Coffee and High Blood Pressure
Studies have shown that caffeine raises blood pressure only for a short period of time. Most people with hypertension should be able to continue to drink coffee, and high blood pressure should not be aggravated by this. Some doctors recommend only two cups of coffee a day or two to four cans of soda for people with high blood pressure.
Hypertension research studies have shown that the caffeine in coffee, as well as in other drinks such as tea and sodas, raises blood pressure only temporarily. Once the caffeine is out of the body, the blood pressure returns to its "normal" level. Studies have also shown that in people who drink coffee on a regular basis, blood pressure does not increase as much as in someone who does not drink coffee regularly.
Therefore, for a person with normal blood pressure, drinking coffee will not increase the risk of developing high blood pressure (also called hypertension). People with high blood pressure should be able to continue to have drinks that contain caffeine. However, they should talk to their doctor about coffee and high blood pressure.

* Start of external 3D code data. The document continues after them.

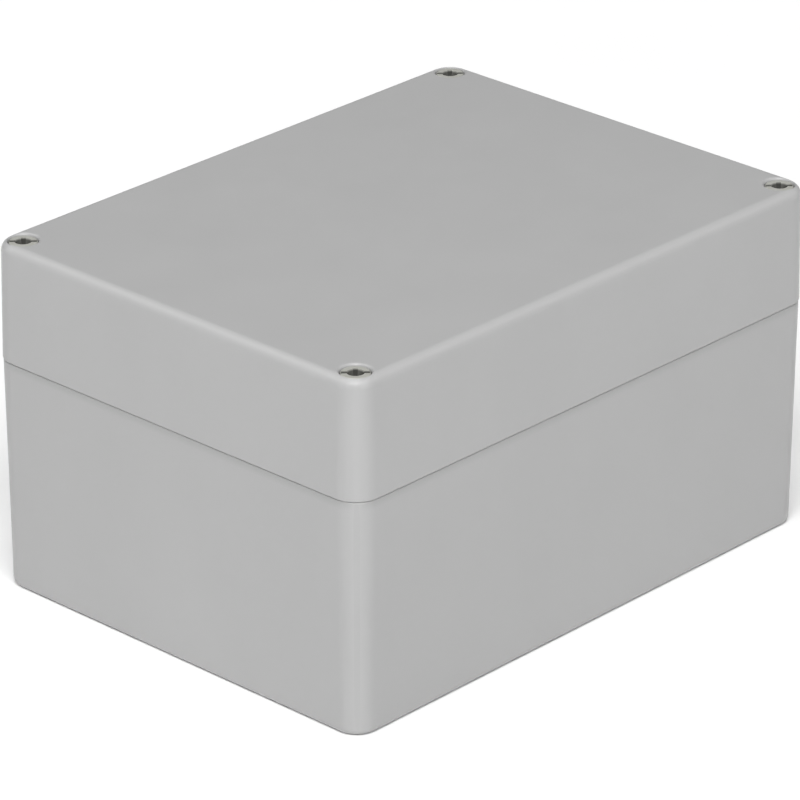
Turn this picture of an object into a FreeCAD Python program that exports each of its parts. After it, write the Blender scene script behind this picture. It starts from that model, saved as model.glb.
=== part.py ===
import FreeCAD, Part
import math
import os

import Sketcher

# Moulded two-part instrument enclosure with a deep lid, held down by captive corner screws.
# Frame: X along the long side, Y along the short side, Z up, origin in the middle of the underside.

SIZES = {
    # Outside
    "length": 160.0,
    "width": 120.0,
    "base_height": 60.0,
    "lid_height": 30.0,
    "base_setback": 0.15,
    "corner_radius": 6.7,
    "lid_draft": 0.93,
    "base_draft": 0.64,
    "top_round": 2.5,
    "bottom_round": 1.7,
    "lid_seam_round": 0.3,
    "base_seam_round": 0.5,
    # Walls
    "wall": 4.0,
    "floor_thickness": 3.5,
    "roof_thickness": 3.5,
    "inner_round": 1.2,
    # Tongue, groove and seal
    "lip": 1.1,
    "groove_width": 1.8,
    "tongue_clearance": 0.3,
    "tongue_height": 3.0,
    "tongue_chamfer": 0.3,
    "gasket_thickness": 1.6,
    "gasket_side_gap": 0.1,
    # Corner blocks, which stay outside the seal
    "block_length": 23.0,
    "block_width": 11.8,
    "seal_corner_radius": 5.0,
    "block_corner_radius": 3.5,
    # Lid screws
    "screw_inset": 6.0,
    "screw_diameter": 4.0,
    "thread_engagement": 7.8,
    "screw_pitch": 0.7,
    "undo_turns": 12.0,
    "tip_chamfer": 0.6,
    "head_diameter": 7.0,
    "head_height": 2.6,
    "head_round": 0.35,
    "head_depth": 0.4,
    "head_clearance": 0.15,
    "mouth_round": 0.8,
    "screw_clearance": 0.25,
    "slot_angle": -45.0,
    "slot_width": 1.2,
    "slot_depth": 1.1,
    "cross_width": 1.3,
    "cross_span": 4.2,
    "cross_depth": 1.8,
    # Retaining rings on the screws
    "ring_section": 1.5,
    "ring_chamfer": 0.35,
    "ring_grip": 0.05,
    "ring_clearance": 0.3,
    # Threaded inserts in the base
    "insert_diameter": 5.6,
    "insert_length": 8.5,
    "insert_setback": 0.2,
    "insert_waist": 0.4,
    "insert_band": 2.6,
    "insert_chamfer": 0.3,
    "thread_clearance": 0.05,
    "core_clearance": 0.4,
    "core_floor": 8.0,
    # Wall mounting holes
    "mount_inset": 6.0,
    "mount_offset": 11.0,
    "mount_hole": 4.5,
    "mount_channel": 8.0,
    "mount_floor": 4.5,
    "lid_relief_depth": 20.0,
    # Board bosses
    "board_inset_x": 30.0,
    "board_inset_y": 22.0,
    "boss_diameter": 7.0,
    "boss_height": 6.0,
    "boss_foot_round": 0.8,
    "pilot_diameter": 2.8,
    "pilot_depth": 8.0,
    "lid_board_inset_x": 30.0,
    "lid_board_inset_y": 30.0,
    "lid_boss_height": 5.0,
}

doc = FreeCAD.newDocument("enclosure")
sheet = doc.addObject("Spreadsheet::Sheet", "sizes")
for row, (alias, size) in enumerate(SIZES.items(), start=1):
    sheet.set(f"A{row}", alias)
    sheet.set(f"B{row}", str(size))
    sheet.setAlias(f"B{row}", alias)
doc.recompute()

# Places worked out from the sheet, as expressions that every feature shares
SEAM = "sizes.base_height"
TOP = f"({SEAM} + sizes.lid_height)"
HALF_LENGTH = "(sizes.length / 2)"
HALF_WIDTH = "(sizes.width / 2)"
SCREW_X = f"({HALF_LENGTH} - sizes.screw_inset)"
SCREW_Y = f"({HALF_WIDTH} - sizes.screw_inset)"
HEAD_TOP = f"({TOP} - sizes.head_depth)"
HEAD_SEAT = f"({HEAD_TOP} - sizes.head_height)"
UNDO_LIFT = "(sizes.undo_turns * sizes.screw_pitch)"
COUNTERBORE_RADIUS = "(sizes.head_diameter / 2 + sizes.head_clearance)"
SHANK_RADIUS = "(sizes.screw_diameter / 2)"
SCREW_HOLE_RADIUS = f"({SHANK_RADIUS} + sizes.screw_clearance)"
RING_INNER = f"({SHANK_RADIUS} + sizes.ring_grip)"
RING_OUTER = f"({RING_INNER} + sizes.ring_section)"
RING_BOTTOM = f"({SEAM} + sizes.ring_clearance)"
RING_POCKET_RADIUS = f"({RING_OUTER} + sizes.ring_clearance)"
RING_POCKET_DEPTH = f"(sizes.ring_section + {UNDO_LIFT} + 2 * sizes.ring_clearance)"
INSERT_TOP = f"({SEAM} - sizes.insert_setback)"
SCREW_TIP = f"({INSERT_TOP} - sizes.thread_engagement)"
INSERT_BORE = f"({SHANK_RADIUS} + sizes.thread_clearance)"
CORE_RADIUS = f"({SHANK_RADIUS} + sizes.core_clearance)"
MOUNT_X = f"({SCREW_X} - sizes.mount_offset)"
MOUNT_Y = f"({HALF_WIDTH} - sizes.mount_inset)"
GROOVE_OUT = "sizes.lip"
GROOVE_IN = "(sizes.lip + sizes.groove_width)"
GROOVE_DEPTH = "(sizes.tongue_height + sizes.gasket_thickness)"
TONGUE_OUT = f"({GROOVE_OUT} + sizes.tongue_clearance)"
TONGUE_IN = f"({GROOVE_IN} - sizes.tongue_clearance)"
CAVITY_DEPTH = "(sizes.base_height - sizes.floor_thickness)"
LID_CAVITY_DEPTH = "(sizes.lid_height - sizes.roof_thickness)"

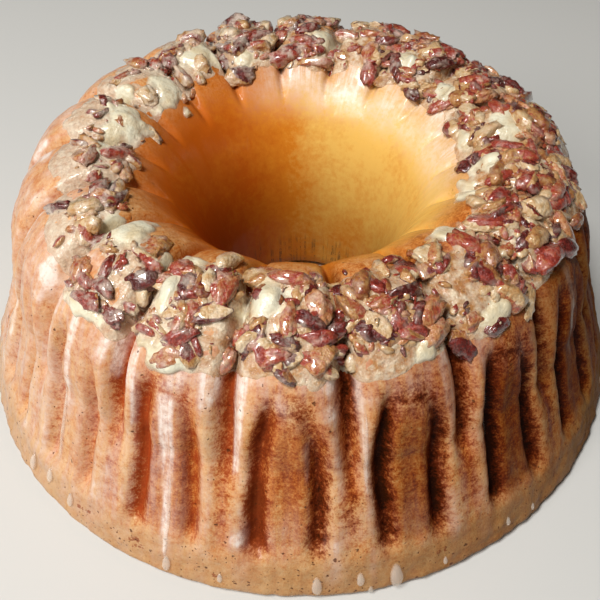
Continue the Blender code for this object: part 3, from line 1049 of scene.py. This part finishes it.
def baked_colour(nodes, seen):
    """Sponge crust from pale to dark brown, with grain and with threads that run down the side."""
    grain_reach = nodes.plus(0.08, nodes.times(seen.brown, 0.20))
    grain_part = nodes.times(nodes.steps(seen.grain, 0.3, 0.7, -1.0, 1.0), grain_reach)
    streak_part = nodes.times(nodes.steps(seen.streak, 0.3, 0.7, -0.13, 0.13), nodes.rest(seen.gold))
    deep = nodes.plus(seen.brown, nodes.steps(seen.mottle, 0.25, 0.75, -0.24, 0.24))
    deep = nodes.plus(nodes.plus(deep, grain_part), streak_part)
    deep = nodes.plus(deep, nodes.steps(seen.patch, 0.3, 0.7, -0.05, 0.05), clamp=True)
    return nodes.ramp(
        deep,
        (
            (0.0, (0.72, 0.44, 0.21)),
            (0.25, (0.63, 0.30, 0.105)),
            (0.46, (0.54, 0.180, 0.038)),
            (0.70, (0.36, 0.072, 0.008)),
            (1.0, (0.12, 0.013, 0.002)),
        ),
    )


def burnt_and_shadowed_crust(nodes, seen, crust):
    """The crust with its ragged dark red stripes, partly scorched crust and partly painted shadow that is
    deepest on the right, and small flecks, and how much of it is so darkened.
    """
    frayed = nodes.plus(seen.stripe, nodes.steps(seen.mottle, 0.3, 0.7, -0.28, 0.28))
    frayed = nodes.plus(frayed, nodes.steps(seen.grain, 0.3, 0.7, -0.20, 0.20))
    core = nodes.steps(frayed, 0.35, 0.90, 0.30, 1.0)
    # Painted shadow: the stripes' core is darker on the right side, away from the light.
    depth = nodes.times(nodes.plus(seen.burn, 0.12), core, clamp=True)
    deep_red = nodes.mix(depth, (0.34, 0.050, 0.012, 1.0), (0.036, 0.0075, 0.0012, 1.0))
    burnt_and_shadowed = nodes.steps(nodes.plus(frayed, nodes.times(seen.burn, 0.12)), 0.24, 0.64)
    share = nodes.times(burnt_and_shadowed, nodes.plus(0.85, nodes.times(seen.burn, 0.13)))
    crust = nodes.mix(share, crust, deep_red)
    flecks = nodes.steps(nodes.noise(seen.place, 1000.0, 5.0, 0.75), 0.56, 0.66)
    return nodes.mix(nodes.times(flecks, 0.45), crust, (0.20, 0.040, 0.008, 1.0)), burnt_and_shadowed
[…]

For some, especially those who are sensitive to coffee or have heart disease, their doctors may recommend that they limit caffeine consumption. Some healthcare providers recommend only two cups of coffee a day or two to four cans of soda for those people with high blood pressure.
A study published in the Journal of the American Medical Association (JAMA) in November 2005 further clarified that coffee does not increase the risk of developing high blood pressure. Interestingly, however, this study showed that sugar and diet colas did increase the chances of developing hypertension. These study results need to be further clarified.